After Its Kind, and then some
When I see orange, the same shade as the fruit, I experience an involuntary citrus constriction in the muscles of my jaw.
When I smell hickory wood smoke, I feel good all over. When I see a chalk board, I feel pained and anxious. I know I am going to be called on to write my spelling words for the entire third grade class. These involuntary responses are the result of prior conditioning.
I recently received a letter from a mother who told of her little girl’s conditioning to potty when she hears the sound made by a certain crib toy. The Mother does not know how it happened, but somehow the child came to associate the sound of the toy with the release of her bladder. (I think she said the child was six months old.) The mother is now trying to use this happenstance conditioning to induce the child to go on the potty instead of in her crib.

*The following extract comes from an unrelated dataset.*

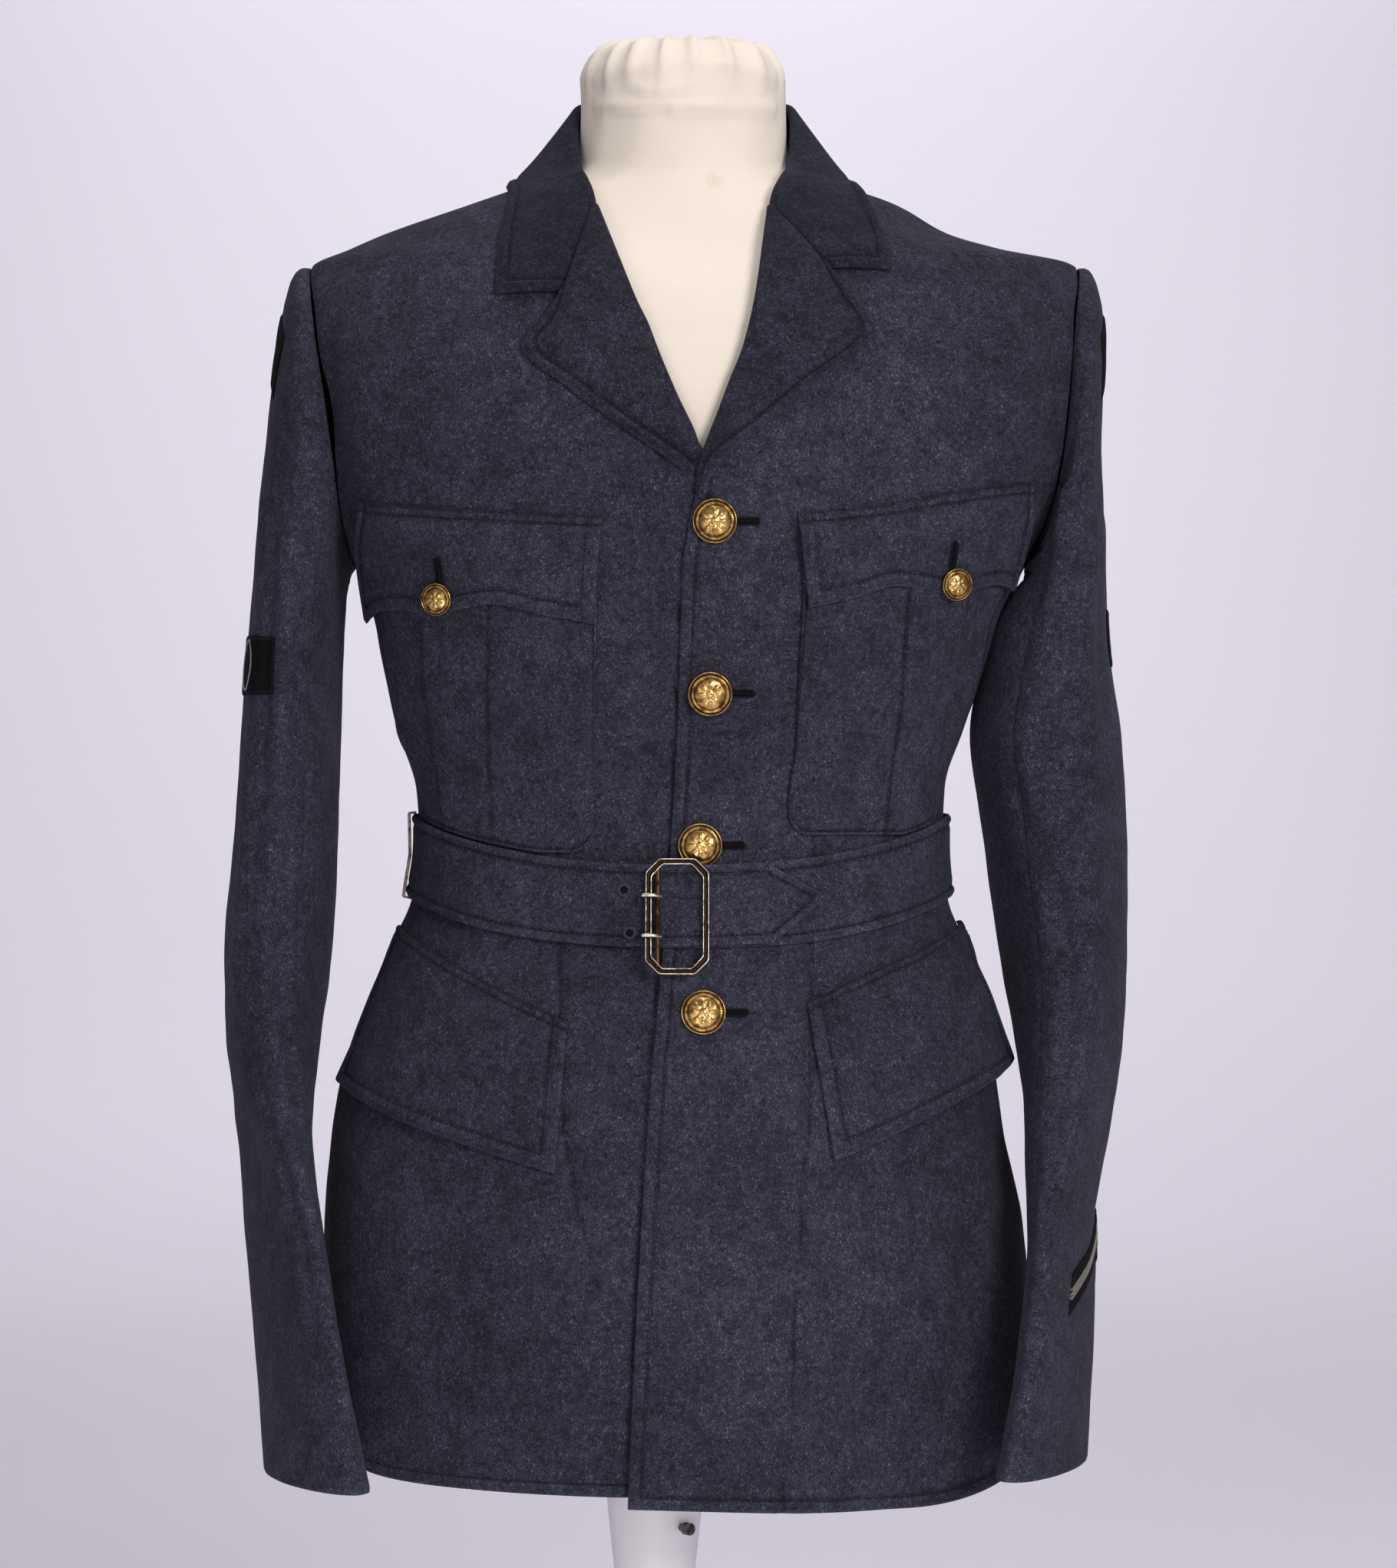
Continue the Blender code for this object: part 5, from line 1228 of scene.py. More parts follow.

Where smaller children are concerned, conditioning is a powerful tool. It can work both ways. All children are conditioned to respond to stimuli. It is inevitable. I have been in homes where the children went joyously nuts when they heard Daddy driving up at five in the evening. Later in life, without knowing why, they will still experience a leap of the heart when a car pulls into the driveway. Children, dreading the sound of a car bringing home an abusive father, will grow up to feel anxious at the sound of a car in the driveway.
When emotionally disturbed or bored children are pacified by a pacifier, they grow up learning to cope by enacting the sucking motion. Later they are pacified by having a cracker or sucker stuck in their mouths. The parents purchase peace by teaching their children to indulge their lusts to satisfy their feelings. Rather than learn self control, they are directed in their lack of control. The children are thus conditioned to resort to eating as the answer to all stress, anxiety and boredom. In other words, they are conditioned to eat. This not only generates lack of self control in eating but produces a general approach to life that is one of indulgence and intemperance. The first sin involved putting something in the mouth. Christ’s first temptation was to provide bread for his hunger. The mouth is the central focus of the lust of the flesh.
Your child is not evil in his desire to indulge, anymore than a dog is evil when he eats meat until he regurgitates. But the dog never grows up to face moral duty. Their reason never develops so that they can place a value on something beyond its ability to satisfy their animal needs. The child is to grow to be more than a mammal seeking survival. The animal takes and devours with no thought to the needs of others. The human is to grow to the point where they can choose to ignore even strong appetites and passions, and to give to the point of suffering that others might have their needs met. Indeed, true humanity is not found at the table, but at the altar. Not taking, but giving. The more costly the giving, the higher the humanity. The stronger the passion resisted, the deeper the soul of the man. Humanity increases in proportion to the difference between the strength of the pull of the flesh and the strength of soul to resist pure animal indulgence.